It is a great joy to me that Easter feels so very different from Christmas, especially with the glorious sunshine of the last few days. The rest of the world might prefer Christmas with its tinsel-y lights and mulled wine and mince pies. But we who follow Jesus know the truth – it is Easter that is the beating heart of our faith.
It is because of Easter that we have a faith at all. Yes it is important that Jesus was born, that God became human. I get a good deal of glee out of reminding people, especially school kids, how God became a baby who burped and squealed and cried. Just before I remind them that Jesus wasn’t born on Christmas Day, there was no stable, and the three kings were neither kings nor wise nor were they three.
But that isn’t the core of the faith we inherited from the first followers of Jesus. They were not prepared to suffer social ostracism and the scorn of family and friends for the sake of a baby. Or for a son of God. Sons of gods were really dime a dozen in the ancient world. Nor was it all that important that Jesus had died for them. To be killed by the Romans happened rather frequently.

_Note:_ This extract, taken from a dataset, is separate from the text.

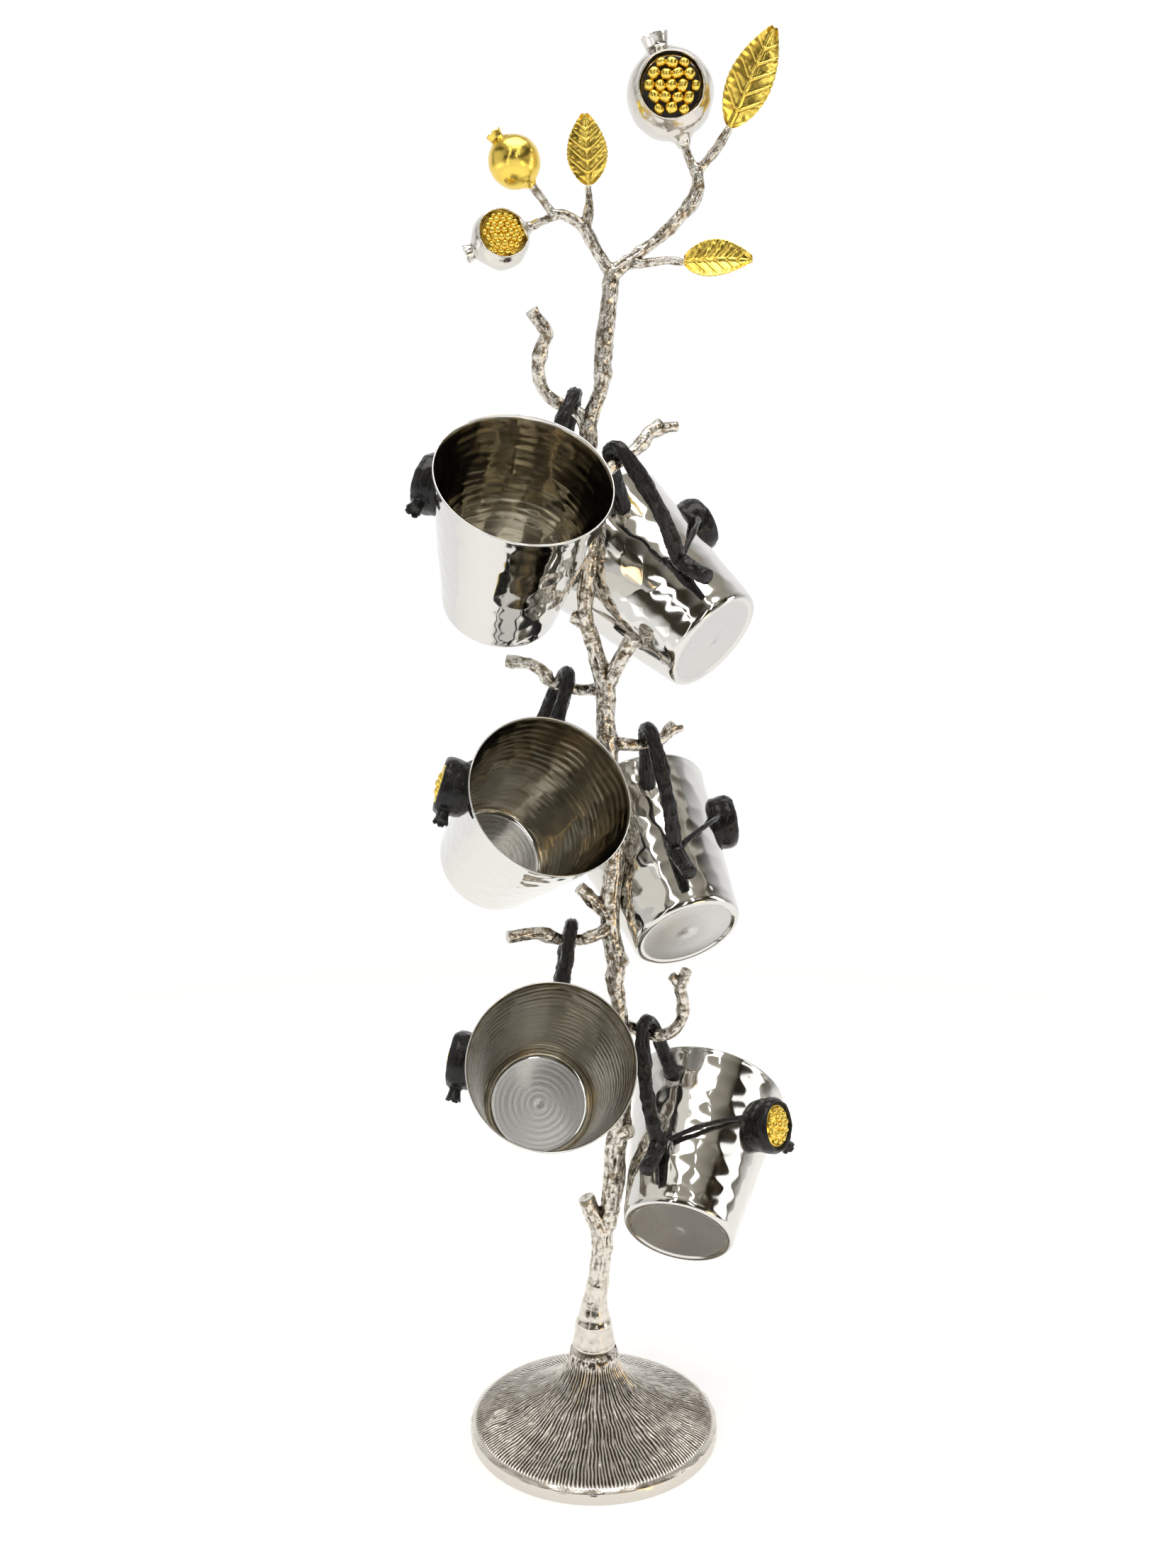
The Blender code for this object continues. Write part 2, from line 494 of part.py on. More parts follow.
def fruit_body(d):
    """A pomegranate standing on its stem, flared crown up."""
    r = d / 2
    points = [(0, r * 1.12), (r * 0.16, r * 1.1), (r * 0.3, r * 1.34), (r * 0.37, r * 1.32), (r * 0.27, r * 1.1),
              (r * 0.25, r * 0.99)]
    points += [(r * math.cos(a), r * math.sin(a)) for a in (math.radians(v) for v in range(60, -76, -20))]
    return turned_mesh(points + [(r * 0.16, -r * 0.99), (0, -r * 0.99)], 16)


def fruit(name, rod, d, mat, window=None, seed_name=None, seed_rows=()):
    """Seat a pomegranate on a rod's end; a window shows a bed of seeds."""
    r = d / 2
    end, way = past(rod)
    centre = end + way * r * 0.99
    mesh = fruit_body(d)
    mesh.transform(aim(way, centre))
    if window:
        normal, across = window
        depth = math.sqrt(r * r - across * across / 4) - 1.2 * MM
        hole = turned_mesh([(0, r * 1.5), (across / 2 + GAP, r * 1.5), (across / 2 + GAP, depth), (0, depth)], 20)
        hole.transform(aim(normal, centre))
        mesh = boolean(mesh, hole)
        floor = depth + GAP
        bed = turned_mesh([(0, floor + 1.9 * MM), (across * 0.28, floor + 1.5 * MM),
                           (across / 2 - 0.2 * MM, floor + 0.7 * MM), (across / 2 - 0.2 * MM, floor), (0, floor)], 18)
        seeds = []
        for count, ring, size in seed_rows:
            for k in range(count):
                a = 2 * math.pi * (k + 0.35 * len(seeds)) / count
                bm = bmesh.new()
                bmesh.ops.create_icosphere(bm, subdivisions=1, radius=size * across)
                ball = bpy.data.meshes.new("seed")
                bm.to_mesh(ball)
                bm.free()
                rise = floor + size * across + 0.1 * MM + 0.9 * MM * (1 - (2 * ring) ** 2)
                ball.transform(Matrix.Translation((across * ring * math.cos(a), across * ring * math.sin(a), rise)))
                seeds.append(ball)
        bed = boolean(bed, *seeds, op="UNION")
        bed.transform(aim(normal, centre))
        put(seed_name, bed, GILT)
    put(name, mesh, mat)
    return centre


fruit("pomegranate_big", right_fruit, BIG_D, PLATED, (Vector((0, -1, 0.02)), WINDOW_D), "seeds_big",
      [(1, 0.0, 0.09), (5, 0.2, 0.09), (9, 0.37, 0.085)])
fruit("pomegranate_gold", left_gold, GOLD_D, GILT)
fruit("pomegranate_small", left_small, SMALL_D, PLATED, (Vector((0.08, -1, 0.05)), SMALL_D * 0.7), "seeds_small",
      [(1, 0.0, 0.11), (5, 0.26, 0.11)])

# ---- foot: domed casting, hollow for the nut, with a felt pad under it -----------------------------
rim = FOOT_D / 2
neck = NECK_D / 2
share = (rim - neck) / 49           # the steps below are for a dome 49 mm from neck to rim
foot_profile = [(STUD_D / 2 + GAP, NECK_Z), (neck, NECK_Z), (neck + 0.3 * MM, NECK_Z - 4 * MM)]
for r_step, z in ((1.4, 0.78), (3.3, 0.68), (6.5, 0.555), (10, 0.46), (16, 0.352), (28, 0.2), (40, 0.085)):
    foot_profile.append((neck + r_step * share, FOOT_RIM_H + (NECK_Z - FOOT_RIM_H) * z))
foot_profile += [(rim - 1.4 * MM, FOOT_RIM_H + 0.5 * MM), (rim, FOOT_RIM_H - 1 * MM), (rim, 1.2 * MM),
                 (rim - 0.8 * MM, 0.3 * MM), (PAD_D / 2 + 0.5 * MM, 0.3 * MM), (PAD_D / 2 + 0.5 * MM, PAD_T + GAP)]
pocket = NUT_AF / 2 + 3 * MM
nut_seat = PAD_T + 8 * MM
foot_profile += [(pocket, PAD_T + GAP), (pocket, nut_seat), (STUD_D / 2 + GAP, nut_seat), (STUD_D / 2 + GAP, NECK_Z)]
put("base_foot", turned_mesh(foot_profile, 40), PLATED)
put("felt_pad", turned_mesh([(0, PAD_T), (PAD_D / 2, PAD_T), (PAD_D / 2, 0), (0, 0)], 40), FELT)
washer = [(STUD_D / 2 + GAP, nut_seat - GAP), (NUT_AF / 2 + 1.6 * MM, nut_seat - GAP),
          (NUT_AF / 2 + 1.6 * MM, nut_seat - GAP - 1 * MM), (STUD_D / 2 + GAP, nut_seat - GAP - 1 * MM)]
put("base_washer", turned_mesh(washer + [washer[0]], 20), ZINC)
nut_top = nut_seat - 2 * GAP - 1 * MM
nut = [(STUD_D / 2 + GAP, nut_top), (NUT_AF / 2 / math.cos(math.radians(30)), nut_top),
       (NUT_AF / 2 / math.cos(math.radians(30)), nut_top - NUT_T), (STUD_D / 2 + GAP, nut_top - NUT_T)]
nut_bore = turned_mesh([(0, nut_top + 9 * MM), (STUD_D / 2 + GAP, nut_top + 9 * MM),
                        (STUD_D / 2 + GAP, nut_top - 20 * MM), (0, nut_top - 20 * MM)], 16)
nut_body = turned_mesh([(0, nut_top)] + nut[1:3] + [(0, nut_top - NUT_T)], 6)
put("base_nut", boolean(nut_body, nut_bore), ZINC)
stud_top = NECK_Z + STUD_DEPTH
put("base_stud", turned_mesh([(0, stud_top), (STUD_D / 2 - 0.5 * MM, stud_top), (STUD_D / 2, stud_top - 0.7 * MM),
                              (STUD_D / 2, PAD_T + GAP + 0.6 * MM), (0, PAD_T + GAP + 0.6 * MM)], 16), ZINC)

# ---- hang the mugs ---------------------------------------------------------------------------------
for name in ORDER:
    hang = bpy.data.objects.new("hang_" + name, None)
    hang.empty_display_size = 0.02
    TREE.objects.link(hang)
    hang.matrix_world = Matrix.Translation(seats[name]) @ mug_turn(name)
    for piece, mesh, mat in (("cup", cup_mesh, STEEL), ("handle", handle_mesh, BLACK), ("twig", twig_mesh, BLACK),
                             ("pomegranate", fruit_mesh, BLACK), ("seeds", seeds_mesh, GILT)):
        put(f"{piece}_{name}", mesh, mat, where=-SEAT, parent=hang)

for leftover in list(CUTS.objects):
    bpy.data.objects.remove(leftover)
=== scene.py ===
import itertools
import math

import bpy
import numpy as np
from mathutils import Matrix, Vector


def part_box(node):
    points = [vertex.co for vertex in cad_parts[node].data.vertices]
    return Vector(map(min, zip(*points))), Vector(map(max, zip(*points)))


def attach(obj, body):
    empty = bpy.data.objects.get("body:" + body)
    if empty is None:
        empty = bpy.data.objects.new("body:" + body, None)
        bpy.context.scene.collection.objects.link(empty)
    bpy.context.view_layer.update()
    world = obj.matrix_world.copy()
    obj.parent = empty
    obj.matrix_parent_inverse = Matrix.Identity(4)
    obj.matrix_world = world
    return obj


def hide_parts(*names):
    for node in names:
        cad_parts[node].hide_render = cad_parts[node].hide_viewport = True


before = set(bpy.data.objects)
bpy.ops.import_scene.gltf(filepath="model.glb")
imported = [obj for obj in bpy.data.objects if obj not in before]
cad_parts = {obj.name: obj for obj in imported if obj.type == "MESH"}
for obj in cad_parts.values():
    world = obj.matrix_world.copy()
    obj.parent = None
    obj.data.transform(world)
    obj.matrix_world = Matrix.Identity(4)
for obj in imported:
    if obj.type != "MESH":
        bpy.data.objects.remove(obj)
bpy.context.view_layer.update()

# ====================================================================================================
# Foot. A domed disc cast in one piece, its top carved with fine wavy grooves that run outwards like the
# gills of a mushroom, its rim turned and polished. The whole casting is nickel plated, and the grooves
# are darkened before the last polish; their dark colour is that patina and also painted shade.
# ====================================================================================================
MM = 0.001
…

What the earliest Christians staked not only their social standing but often their very lives on was that Jesus had been resurrected. The point of our faith, and the point of Easter, is not primarily the cross, as far as I can tell. The point of Easter is that Jesus was raised to a whole new kind of life, a kind of life that is utterly different from the life we know now. And the promise for us is that as Jesus died our death with us, so we will be raised to his new life with him. Now that I find worth celebrating!